What if a lifetime of entertainment was for sale? What if you could be guaranteed thrills and laughter and curiosities for the rest of your days until death finally catches you oblivious? (There would even be a TV and painkilling drugs in the hospital room to distract you in your very last moments!) What would you pay for such a ticket? What are twenty or even seventy or eighty years of shallow, mind-numbing pleasure worth? Some trade their time and energy as they work five days a week to spend the extra money they earn on a two-day-party. Essentially, for them, this deal is worth 70% of their lives. That’s roughly ¾ worth of work to lavish on ¼ of the waking hours. If there is no God and our souls die with our bodies, then it doesn’t matter. It still looks like a bad deal on paper but, in this way of viewing things, value is completely relative anyway so your time is your business and no one else’s!

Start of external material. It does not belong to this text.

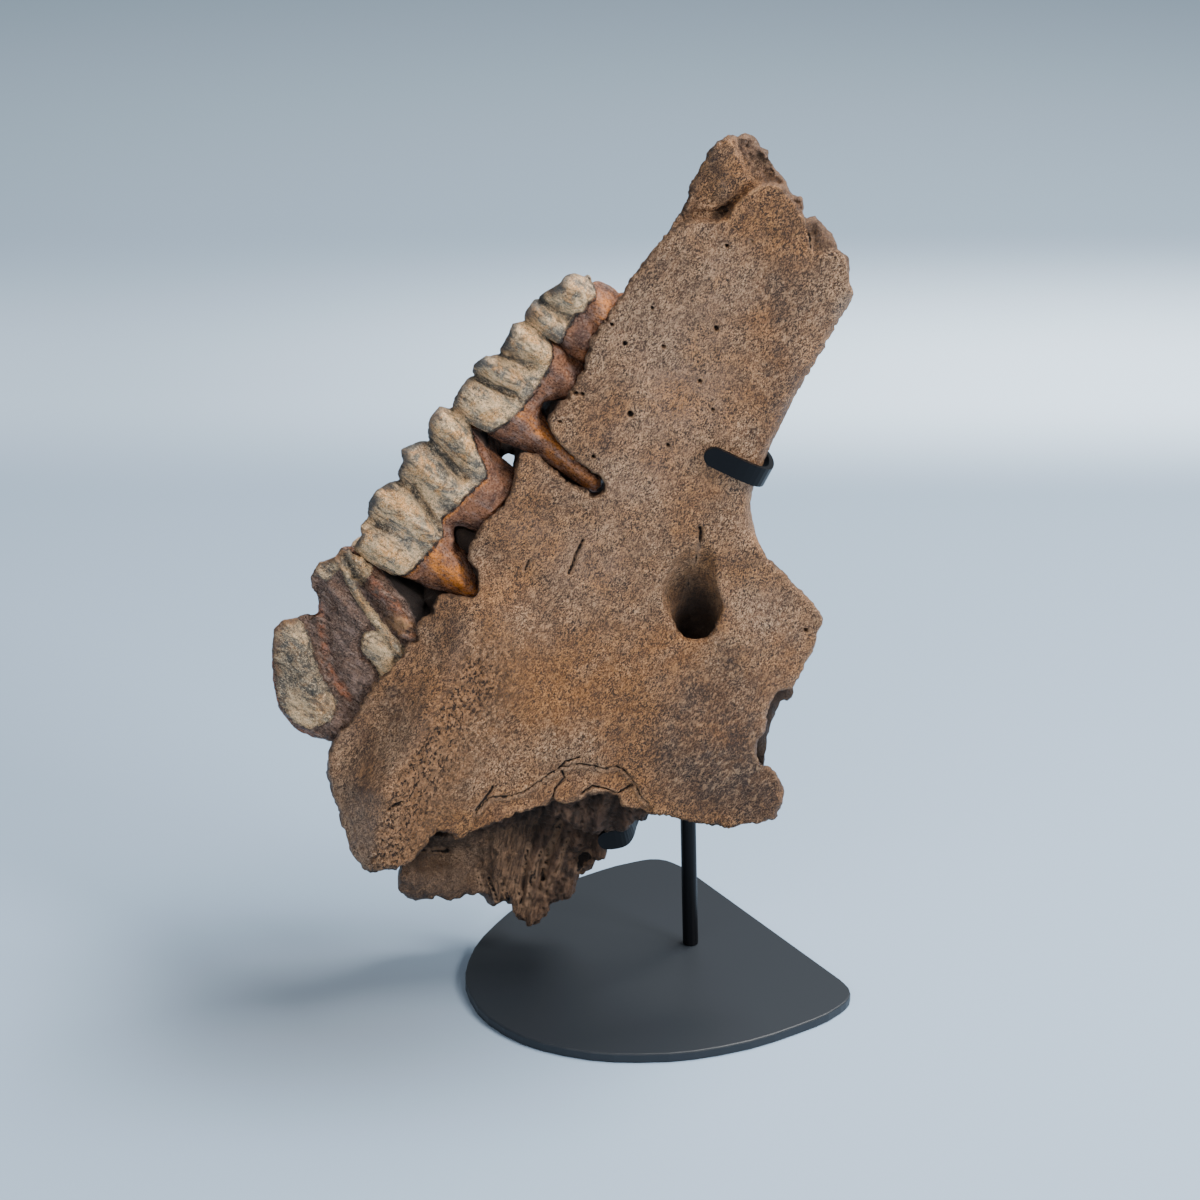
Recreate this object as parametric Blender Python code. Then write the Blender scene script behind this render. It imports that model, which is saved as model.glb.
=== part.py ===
# Fossil upper jaw of a woolly rhino: a piece of the left maxilla with four cheek teeth, held on
# a black steel stand. +Z is up and the outer face of the bone looks along -Y. The origin is on
# the underside of the base plate, below the foot of the rod. Named sizes are in millimetres.

import bmesh
import bpy
import numpy as np
from mathutils import Matrix, Vector

MM = 0.001
GAP = 0.3                      # left between pieces that touch

# The bone's outlines lie on the upright plane FACE_Y, as seen from EYE. A point nearer or deeper
# slides along its line to EYE, so the outline stays true whatever the relief does.
FACE_Y = -32.0
EYE = np.array([-29.4, -1070.9, 556.1])

# The tooth row's own frame: a runs forward along the row and v towards the chewing surface.
ROW_ORIGIN = np.array([-60.0, 160.0])
ROW_FORWARD = np.array([0.62, 0.785])
ROW_CHEWING = np.array([-0.785, 0.62])

# Base plate, rod and claws
PLATE_THICKNESS = 3.2
PLATE_EDGE = 0.5
ROD_RADIUS = 2.5
ROD_TOP = (-4.9, 0.0, 188.0)
STRIP_WIDTH = 6.2
STRIP_THICKNESS = 1.6

# Bone
FACE_DEPTH = -34.0             # the flat stretches of the outer face
WALL = 9.0                     # thickness of the outer wall
FACE_STEP = 4.0                # spacing of the relief grids
BONE_VOXEL = 1.5
BONE_TRIANGLES = 4300
# Swells and hollows of the outer face (u, w), half widths and how far each lies behind it
FACE_SWELLS = [((8.0, 108.0), (16.0, 14.0), 2.0), ((-12.0, 215.0), (16.0, 34.0), 2.0)]
RIGHT_EDGE_SINK = 6.0          # the broken right edge bends away
LOWER_EDGE_SINK = 3.0
FACE_WAVE = 0.5

# Teeth
BUCCAL = -33.0                 # depth of the outer side of the crowns
CHEWING_SLOPE = 0.28           # how fast the chewing surface drops towards the tongue side
TOOTH_STEP = 2.0
TOOTH_VOXEL = 0.9
TOOTH_TRIANGLES = 560
SOCKET_CLEARANCE = 0.7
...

In a way, entertainment does not hold a positive value. It’s not even neutral most of the time. It is downright sinister! In the movie, Spy Kids 2, there is a scene where Carmen and Juni freefall for a very long time after accidently dropping into a dead volcano. At first they panic and scream, flinching for the inevitable impact with a surface that’s bound to smash their hurtling bodies any second. Very quickly, however, the panic turns into boredom as they continue to fall at what still seems like a frightening speed. After three or four hours, Juni pulls out a candy bar and tells Carmen that the scary feeling of falling went away hours ago for him. In a very real way, we find ourselves in the same situation. We are born into a freefall of time. We all know that at some point we will crash into the grave but we have no way of pinpointing the exact hour. When we first comprehend this reality, it is disturbing and frightening. Without God it looks like our own personal extinction. Nonexistence. Oblivion. And so, as we hurtle through time toward this tragic moment, we trade everything that falls into our hands for distractions to keep our thoughts on anything at all except our grim fate. Juni’s candy bar represents all that we fill our time with in the middle of this tragic situation. Since the concepts of God and eternal life are not allowed in our thought processes, there’s no sense dwelling on unanswerable questions like: “Why am I here, falling? What happens when I hit the bottom? Who dropped me and why? Is this freefall all there is to life? Why do I desperately want more if this is it? Where would I get the idea that there could be more? Why does this break my heart?”
When we speak of intrinsic value- of art or nature, beauty or essence- I believe we are really groping for proof of our own intrinsic value. We are looking for the proof that we can trade Juni’s candy bar for a soul that exists in goodness beyond the grave. And I believe the only way intrinsic value can exist requires the love of an eternal, unchanging authority.
[i] Emily Thomas, “This Is How Much It Costs to Raise a Child in the US”, The Huffington Post, http://www.huffingtonpost.com/2014/08/18/cost-of-raising-a-child_n_5688179.html (accessed August 1, 2015).
[ii] “How Much Is Your Dead Body Worth”, CNBC.COM, http://www.cnbc.com/how-much-is-your-dead-body-worth (accessed August 1, 2015).
[iii] G. K. Chesterton, Eugenics and Other Evils (London: Cassell and Company, 1922), 64.
[iv] Dennis D. Long and Marla C. Holle, Macro Systems in the Social Environment (Itasca, IL: Wadsworth Publishing, 1997), 57.